= Cross London Route Utilisation Strategy =

The Cross London Route Utilisation Strategy (CLRUS) was the second of the route utilisation strategies (RUS) published by Network Rail (NR), in August 2006. It was included in a map published by the Office of Rail Regulation as established in May 2007.

The CLRUS covers mainly orbital railway lines in North London, including the North London line (NLL), the West London line (WLL) and the Gospel Oak to Barking line (GoBLin), but also the South London line (SLL) and, to a lesser extent, Transport for London's East London line (ELL).

==Present usage of the lines involved==
The lines involved provide significant orbital passenger services and important freight routes, as well as other movements.
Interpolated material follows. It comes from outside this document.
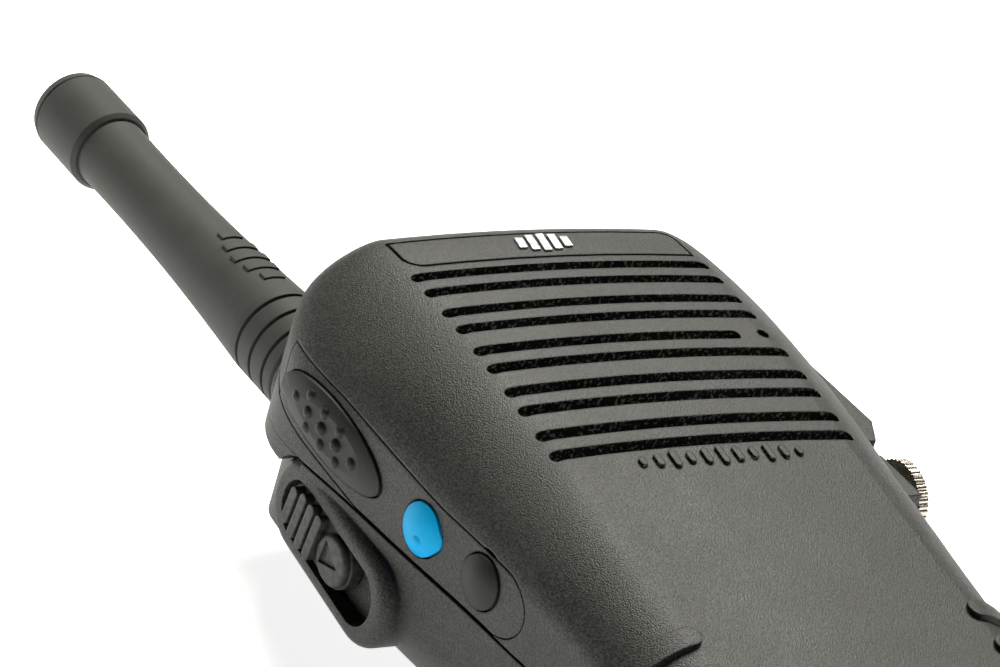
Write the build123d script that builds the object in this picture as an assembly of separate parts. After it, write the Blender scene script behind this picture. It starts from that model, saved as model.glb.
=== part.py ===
"""Rugged submersible two-way radio, lying on its back.

Frame: +X is the radio's right-hand side, +Y the antenna end, +Z out of the
speaker face.  Z = 0 is the back plane and the origin is under the middle of the
whole length, antenna included.  Lengths are millimetres.  Most features are
placed by t, the distance from the top end of the body towards its foot.
"""
import os
from math import cos, pi, radians, sin, sqrt, tan

from build123d import *

# ------------------------------------------------------------ driving sizes
BODY_LENGTH = 132.0
BODY_DEPTH = 37.7
HALF_WIDTH = 30.5
ANTENNA_REACH = 57.0            # antenna tip beyond the top end of the body
Y_TOP = (BODY_LENGTH - ANTENNA_REACH) / 2

# plan outline: round top corners, tapering sides, a narrow straight lower half
CORNER_R = 14.2
CORNER_X = HALF_WIDTH - CORNER_R
TAPER = radians(6.6)
TAPER_END = 52.0
WAIST_R = 200.0
BOTTOM_R = 8.0
TAPER_START = CORNER_R * (1 + sin(TAPER))
W_START = CORNER_X + CORNER_R * cos(TAPER)
W_END = W_START - (TAPER_END - TAPER_START) * tan(TAPER)
WAIST_T = TAPER_END + WAIST_R * sin(TAPER)
W_WAIST = W_END - WAIST_R * (1 - cos(TAPER))

# side profile: a high crest by the speaker, falling away to a thin lower half
EDGE_R = 6.4
CREST_T = 8.7
CREST_R = 173.0
FALL = radians(9.5)
FALL_END = 72.0
EASE_R = 150.0
FOOT_R = 5.0
FALL_START = CREST_T + CREST_R * sin(FALL)
DROP_START = CREST_R * (1 - cos(FALL))
DROP_END = DROP_START + (FALL_END - FALL_START) * tan(FALL)
EASE_END = FALL_END + EASE_R * sin(FALL)
DROP_FOOT = DROP_END + EASE_R * (1 - cos(FALL))

# cross-section: a nearly flat face, broad shoulders, flat sides, round back
FACE_X = 17.5
FACE_R = 264.0
SHOULDER_DROP = 0.9
BACK_TURN_Z = 12.0

# stack of the body, as heights above the back
WALL = 2.0
SPLIT_Z = 18.6                  # front case above, rear chassis below
DECK_Z0 = 14.5
DECK_Z1 = 17.0
RIM_Z1 = 19.5
RIM_INSET = 2.5
BATTERY_Z1 = 14.2
BATTERY_T0 = 17.0
BULKHEAD_T0 = 14.7
BULKHEAD_T1 = 16.7
SHELF_T = 3.5
SHELF_Z1 = 26.3
TOWER_T1 = 5.7
TOWER_Z1 = 26.0
GAP = 0.2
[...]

The most frequent passenger services, 4 trains per hour (tph) in each direction during the working week, are on the NLL. The WLL and the GoBLin basically have 2 tph each. There are some additional trains on all these lines during peak hours. The SLL has 2 tph. The ELL is currently closed, pending construction of northern and southern extensions; it formerly had about 5 tph.

Freight services include those having destinations on or near to the lines, as well as cross-country freight movements not originating or terminating in London, for which presently these lines are the most viable route.

==Summary of strategies derived==

===Short term recommendations===
- additional peak services to overcome the worst of the peak-hour overcrowding. Transport for London (TfL) has funded the provision of at least some of these.
- additional standing space on anticipated new stock
- four-car rather than three-car trains on NLL and WLL, requiring lengthening of many platforms

===Medium term recommendations===
Additional services in each direction, all day, per hour:
- two trains between Stratford and Camden Road on the NLL, and onward to Queens Park on the Watford DC lines
- extending the existing two trains from Clapham to Willesden Junction onwards via the NLL to Gospel Oak and thence over the GoBLin to Barking
- diverting and extending other services on the WLL south-east to the Croydon area

===Longer term (beyond 2014)===
- investigating shifting of some freight services to alternative lines, some avoiding the London area, to allow more pathways with a view to achieving at least four passenger trains per hour over all the routes.

==Subsequent developments==
Passenger services on most of the lines involved were transferred to the control of TfL on 11 November 2007, and have been rebranded London Overground. TfL and Network Rail are pursuing the recommendations in the RUS.

With the removal of the Eurostar depot to Temple Mills in November 2007, access via the WLL to the former depot at Old Oak Common is no longer required.

During autumn 2008, works requiring extended closure were conducted on extensive parts of the London Overground network, mainly to allow the passage of freight trains to W10 gauge. Further extensive works, requiring selective closure, are scheduled to be carried out in 2009 and early 2010.

Construction works on the ELL and its extensions at both ends are at an advanced stage. For example, the bridge over Shoreditch High Street that links the realigned route to Whitechapel with the Haggerston viaduct has been installed. The extended line between Dalston Junction in the north and Crystal Palace and West Croydon in the south is due to open as part of London Overground in 2010.

TfL are promising additional/replacement rolling stock commencing (as originally stated) in 2008, then 2009, now promised for 2010. However, lengthening of trains to four units, along with increase in service to 4tph over the whole network, appears to have been pushed into the medium term, planned for 2011.